Written task:
Write out the full listing again, exactly as it stands.
▼▼▼
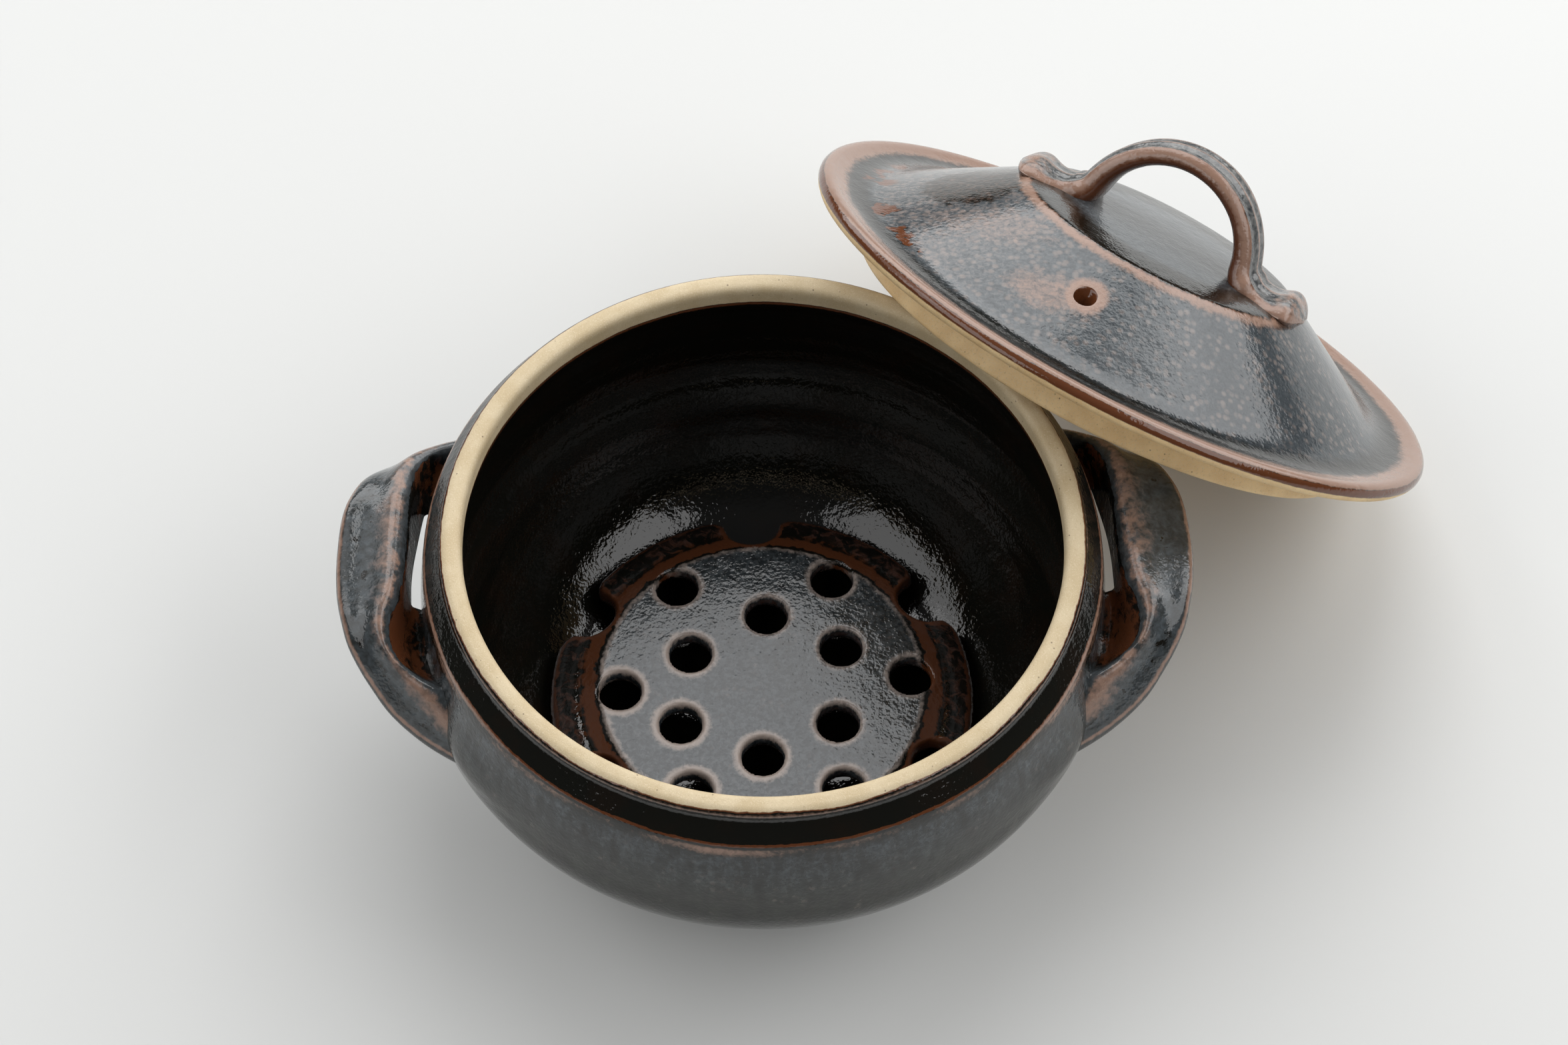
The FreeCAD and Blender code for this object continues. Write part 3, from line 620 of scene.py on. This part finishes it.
def plate_surface(cell=0.64):
    """A sheet over a square grid. Grid points near an edge are moved onto it, so that the
    cells end exactly there. Height falls from the flat over the shoulder to the flange; close
    to any edge both faces turn through a quarter circle to meet on the edge's line."""
    axis = np.arange(-71.04, 71.1, cell)
    x, y = np.meshgrid(axis, axis, indexing="ij")
    gap = edge_gap(x, y)[0]
    snap = np.abs(gap) < 0.62 * cell
    for _ in range(3):
        dx, dy = edge_slope(x, y, 0.02)
        size = np.maximum(np.hypot(dx, dy), 0.3) ** 2
        x, y = np.where(snap, x - gap * dx / size, x), np.where(snap, y - gap * dy / size, y)
        gap = edge_gap(x, y)[0]
    keep = snap | (gap > 0)
    gap = np.where(snap, 0.0, gap)
    # rounding: a point close to an edge slides in along a quarter ellipse
    t = np.clip(gap / LIP, 0, 1)
    slide = np.where(gap < LIP, LIP * (1 - np.cos(t * math.pi / 2)) * 0.62 + 0.38 * gap - gap, 0.0)
    dx, dy = edge_slope(x, y, 0.05)
    norm = np.maximum(np.hypot(dx, dy), 0.5)
    px, py = x + slide * dx / norm, y + slide * dy / norm
    reach = np.hypot(px, py)
    top = np.interp(reach, PLATE_TOP[:, 0], PLATE_TOP[:, 1])
    under = np.interp(reach, PLATE_UNDER[:, 0], PLATE_UNDER[:, 1])
    middle = (top + under) / 2
    rise = np.sin(t * math.pi / 2) ** 0.75
    top = middle + (top - middle) * rise + 0.12 * drift(px / 7, py / 7, 8) * rise
    under = middle + (under - middle) * rise
    # both faces share the points on the edges; the underside's other points come after
    upper = np.full(keep.shape, -1)
    upper[keep] = np.arange(keep.sum())
    inner = keep & ~snap
    lower = upper.copy()
    lower[inner] = keep.sum() + np.arange(inner.sum())
    corners = np.s_[:-1, :-1], np.s_[1:, :-1], np.s_[1:, 1:], np.s_[:-1, 1:]
    on_edge = np.stack([snap[corner] for corner in corners], -1).reshape(-1, 4)
    quads, triangles = [], []
    for number, way in ((upper, 1), (lower, -1)):
        held = np.stack([number[corner] for corner in corners], -1).reshape(-1, 4)
        count = (held >= 0).sum(1)
        part = held[(count == 3) & ~((held < 0) | on_edge).all(1)]
        quads.append(held[(count == 4) & ~on_edge.all(1)][:, ::way])
        triangles.append(part[part >= 0].reshape(-1, 3)[:, ::way])
    c, s = math.cos(PLATE_TURN), math.sin(PLATE_TURN)
    wx, wy = px * c - py * s, px * s + py * c
    points = np.concatenate([np.stack([wx, wy, top + PLATE_LEVEL], -1)[keep],
                             np.stack([wx, wy, under + PLATE_LEVEL], -1)[inner]])
    _, bores, outline = edge_gap(x, y)
    notes = {title: np.concatenate([values[keep], values[inner]])
             for title, values in (("bore_gap", bores), ("rim_gap", outline), ("reach", reach))}
    return points, np.concatenate(quads), np.concatenate(triangles), notes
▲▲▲
Full response:
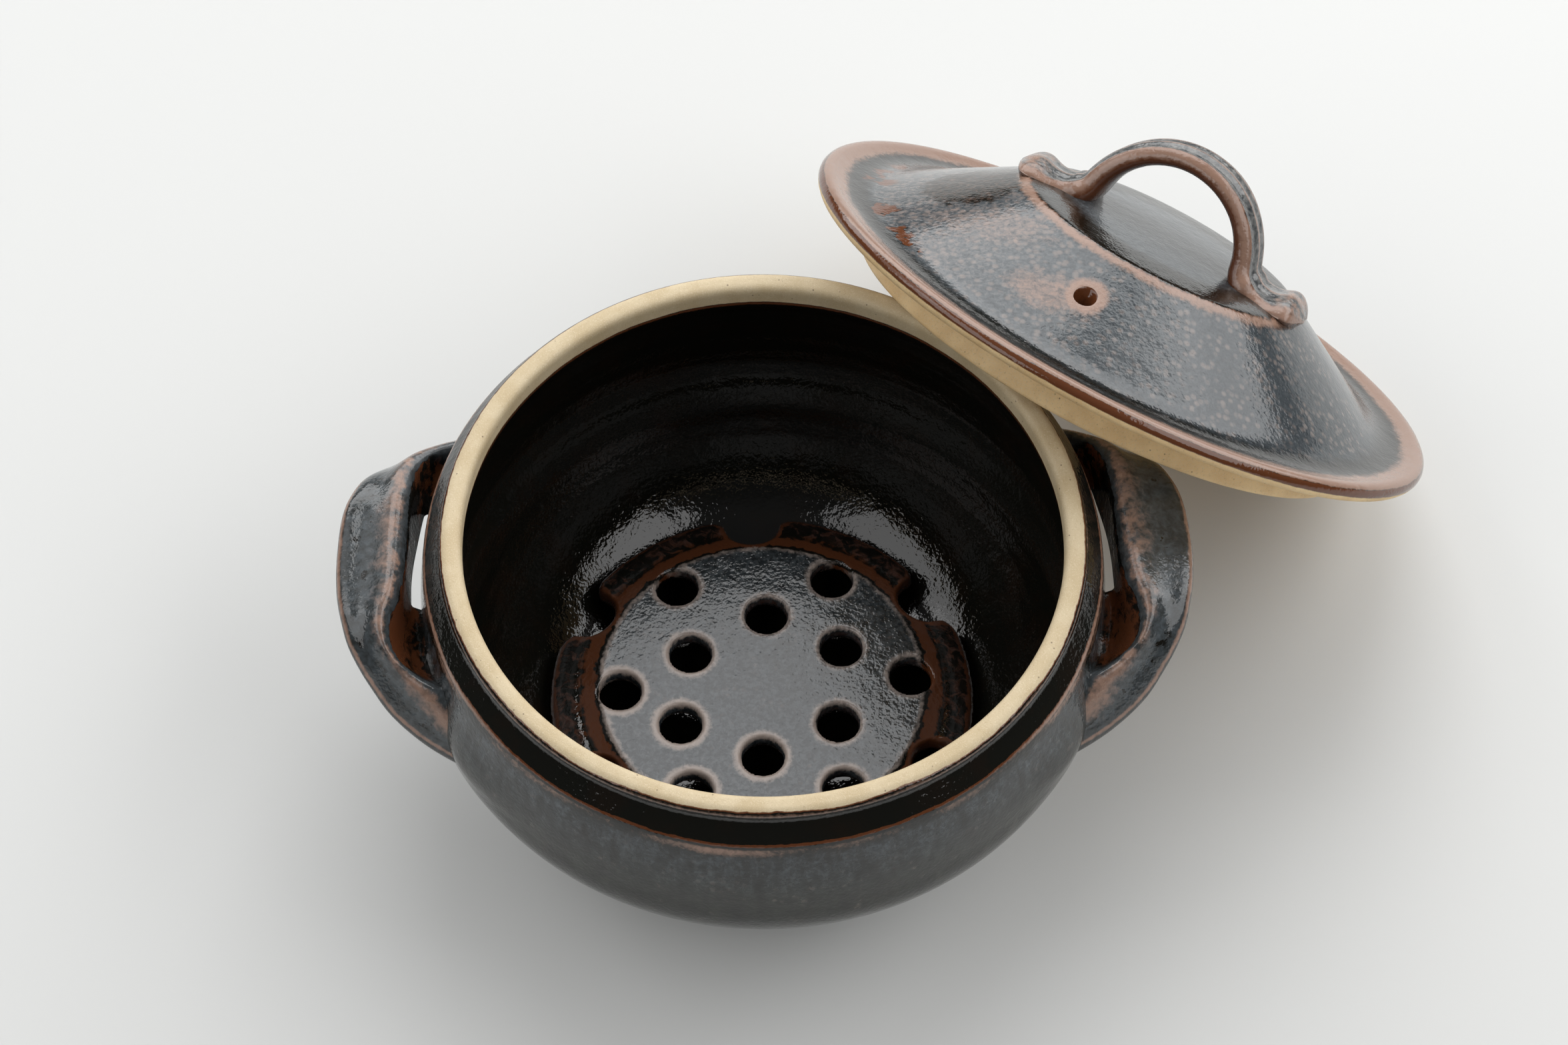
The FreeCAD and Blender code for this object continues. Write part 3, from line 620 of scene.py on. This part finishes it.
def plate_surface(cell=0.64):
    """A sheet over a square grid. Grid points near an edge are moved onto it, so that the
    cells end exactly there. Height falls from the flat over the shoulder to the flange; close
    to any edge both faces turn through a quarter circle to meet on the edge's line."""
    axis = np.arange(-71.04, 71.1, cell)
    x, y = np.meshgrid(axis, axis, indexing="ij")
    gap = edge_gap(x, y)[0]
    snap = np.abs(gap) < 0.62 * cell
    for _ in range(3):
        dx, dy = edge_slope(x, y, 0.02)
        size = np.maximum(np.hypot(dx, dy), 0.3) ** 2
        x, y = np.where(snap, x - gap * dx / size, x), np.where(snap, y - gap * dy / size, y)
        gap = edge_gap(x, y)[0]
    keep = snap | (gap > 0)
    gap = np.where(snap, 0.0, gap)
    # rounding: a point close to an edge slides in along a quarter ellipse
    t = np.clip(gap / LIP, 0, 1)
    slide = np.where(gap < LIP, LIP * (1 - np.cos(t * math.pi / 2)) * 0.62 + 0.38 * gap - gap, 0.0)
    dx, dy = edge_slope(x, y, 0.05)
    norm = np.maximum(np.hypot(dx, dy), 0.5)
    px, py = x + slide * dx / norm, y + slide * dy / norm
    reach = np.hypot(px, py)
    top = np.interp(reach, PLATE_TOP[:, 0], PLATE_TOP[:, 1])
    under = np.interp(reach, PLATE_UNDER[:, 0], PLATE_UNDER[:, 1])
    middle = (top + under) / 2
    rise = np.sin(t * math.pi / 2) ** 0.75
    top = middle + (top - middle) * rise + 0.12 * drift(px / 7, py / 7, 8) * rise
    under = middle + (under - middle) * rise
    # both faces share the points on the edges; the underside's other points come after
    upper = np.full(keep.shape, -1)
    upper[keep] = np.arange(keep.sum())
    inner = keep & ~snap
    lower = upper.copy()
    lower[inner] = keep.sum() + np.arange(inner.sum())
    corners = np.s_[:-1, :-1], np.s_[1:, :-1], np.s_[1:, 1:], np.s_[:-1, 1:]
    on_edge = np.stack([snap[corner] for corner in corners], -1).reshape(-1, 4)
    quads, triangles = [], []
    for number, way in ((upper, 1), (lower, -1)):
        held = np.stack([number[corner] for corner in corners], -1).reshape(-1, 4)
        count = (held >= 0).sum(1)
        part = held[(count == 3) & ~((held < 0) | on_edge).all(1)]
        quads.append(held[(count == 4) & ~on_edge.all(1)][:, ::way])
        triangles.append(part[part >= 0].reshape(-1, 3)[:, ::way])
    c, s = math.cos(PLATE_TURN), math.sin(PLATE_TURN)
    wx, wy = px * c - py * s, px * s + py * c
    points = np.concatenate([np.stack([wx, wy, top + PLATE_LEVEL], -1)[keep],
                             np.stack([wx, wy, under + PLATE_LEVEL], -1)[inner]])
    _, bores, outline = edge_gap(x, y)
    notes = {title: np.concatenate([values[keep], values[inner]])
             for title, values in (("bore_gap", bores), ("rim_gap", outline), ("reach", reach))}
    return points, np.concatenate(quads), np.concatenate(triangles), notes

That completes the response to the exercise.